The evening train was feeling its way down over the wireless line and was half-way to Brewster before the three men sitting in the otherwise unoccupied smoking-compartment of the sleeper broke the silence which the sudden tragedy had laid upon them. But at the lighting of his third cigar Maxwell could contain himself no longer.

“It’s another of your miracles, Calvin,” he said. “By this time I’m so well used to them that nothing you do fazes me any more. But I’m sure Billy will sleep better to-night if you tell him how you did it.”

The big man grunted softly.

“I think both of you have put the broken bits of the puzzle together before this,” he returned. “The motive was the chief thing; what I call the ‘nucleus thought,’ and we had that all ready-made. We knew that this ‘Big Nine,’ as Ford names it, was out after your scalp; and as soon as you told me about the tunnel and the Grafton Brothers’ contract the probable point of attack was no longer in doubt. You see, I happen to know that the Graftons have always been hand-in-glove with your principal competitor—had installed all the block signals for it, cutting a fine melon for themselves in the process, too.”

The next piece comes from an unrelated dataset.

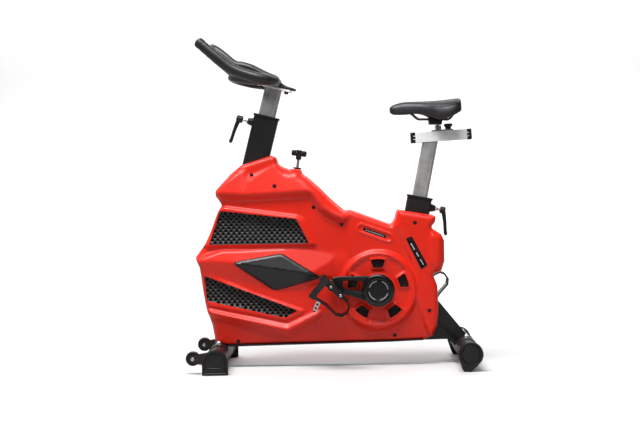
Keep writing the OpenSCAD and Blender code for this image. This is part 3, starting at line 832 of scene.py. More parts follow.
CRANK = joint_at("crank_spin")
KNOB = joint_at("brake_adjust")
KNOB_TILT = lean("brake_adjust")
HEAD_AT = (-238.5, 924.5)
SEAT_AT = (327, 616)

SHROUD = [
    (-332, 750), (-372, 718), (-427, 658), (-429, 638), (-406, 602), (-422, 578), (-450, 504),
    (-470, 462), (-508, 410), (-492, 375), (-482, 290), (-470, 223), (-450, 160), (-440, 98),
    (-393, 84), (215, 92), (340, 96), (366, 110), (381, 140), (388, 195), (385, 294), (368, 338),
    (400, 348), (412, 384), (412, 460), (402, 484), (363, 509), (380, 530), (383, 552), (243, 576),
    (232, 537), (218, 521), (66, 578), (48, 574), (-4, 620), (-45, 662), (-86, 699), (-106, 714),
    (-111, 722), (-111, 730), (-148, 735), (-154, 731), (-172, 738), (-188, 745), (-198, 754),
    (-203, 772), (-207, 779), (-222, 784)]
UPPER_WINDOW = [(-86, 458), (-132, 549), (-412, 583), (-455, 458)]
LOWER_WINDOW = [(-467, 251), (-178, 184), (-130, 211), (-475, 345)]
UPPER_FRAME = [(-50, 446), (-103, 548), (-127, 563), (-440, 607), (-520, 446)]
LOWER_FRAME = [(-520, 240), (-182, 168), (-168, 169), (-96, 205), (-106, 216), (-296, 283),
               (-432, 347), (-520, 410)]
LOBE_CREASE = [(-440, 650), (-316, 641), (-88, 652), (-68, 645), (-31, 587), (9, 561), (46, 546),
               (80, 560)]
LOBE_RIDGE = [(-440, 620), (-385, 685), (-312, 733), (-238, 771), (-180, 800)]
LOBE_FOLD = [(-300, 683), (-279, 703), (-205, 751), (-190, 760)]
WEDGE = [(-520, 405), (-465, 428), (-409, 442), (-64, 440), (17, 430), (60, 400), (60, 250),
         (-520, 200)]
WEDGE_RIDGE = [(-520, 404), (-360, 391), (-60, 342), (90, 318)]
WEDGE_END = [(30, 450), (5, 404), (-13, 386), (-65, 357), (-110, 350)]
LEDGE = [(-480, 217), (-180, 143), (-168, 142), (-24, 210)]
COLUMN = [(243, 590), (229, 515), (263, 439), (286, 387), (301, 336), (298, 247), (330, 170)]
POD = [(372, 350), (395, 352), (406, 384), (406, 458), (398, 480), (362, 500), (350, 470),
       (350, 380)]
PILL = ((108, 510), (206, 474))
PLAQUE = [(270, 470), (325, 355), (348, 372), (292, 479)]
PLAQUE_MIDDLE = np.array((311.0, 413.0))
PLAQUE_LIE = math.atan2(-98, 56)
DIAMOND = [(-364, 388), (-358, 380), (-226, 289), (-206, 285), (-54, 326), (-46, 333), (-52, 340),
           (-182, 421), (-200, 422), (-357, 397)]
SCREWS = [(-293, 713), (-209, 671), (-67, 590), (35, 527), (305, 528), (353, 204), (225, 113),
          (-354, 98)]
SCREW_R = 7.4
RING_R = 132
RING_HOLLOW = (58, 118)
HUB_HOLE_R = 30
WINDOW_R = (80, 113)
WINDOW_HALF = (17, 27)
SEAM = 0.5
SHELL = 3.0
TUBE_HALF = 25
ROD_HOLE_R = 11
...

“Still,” said Maxwell, “it’s a long way from that to this.”

“It was only taking one step after another, and Benson gave me three or four of them. The details of Stribling’s exceedingly simple plot became very plain after Benson had told us about the train-stopping, the empty dynamite boxes, the safety switch—which could have been just as easily and effectively placed at either end of the tunnel as in that hole in the middle of it—and finally about the pouring of the sirupy stuff into the oil-tank. There was a bit of fine work on Stribling’s part. Benson doubtless knows nitro-glycerine when he sees it; but under the circumstances he would be completely disarmed—as he was.”

“But how did you know that there would be a false cover on the tank?” queried Starbuck.

“A bit of pure reasoning. The specific gravity of glycerine is greater than that of the heaviest of the earth oils; hence the explosive would sink to the bottom of the tank and mix with the oil to some extent. I reasoned that Stribling would not take the risk of the mixture.”

“He didn’t,” said the mine owner; “the pan was there and it was packed in ice.”

“But the laboratory experiment?” put in Maxwell.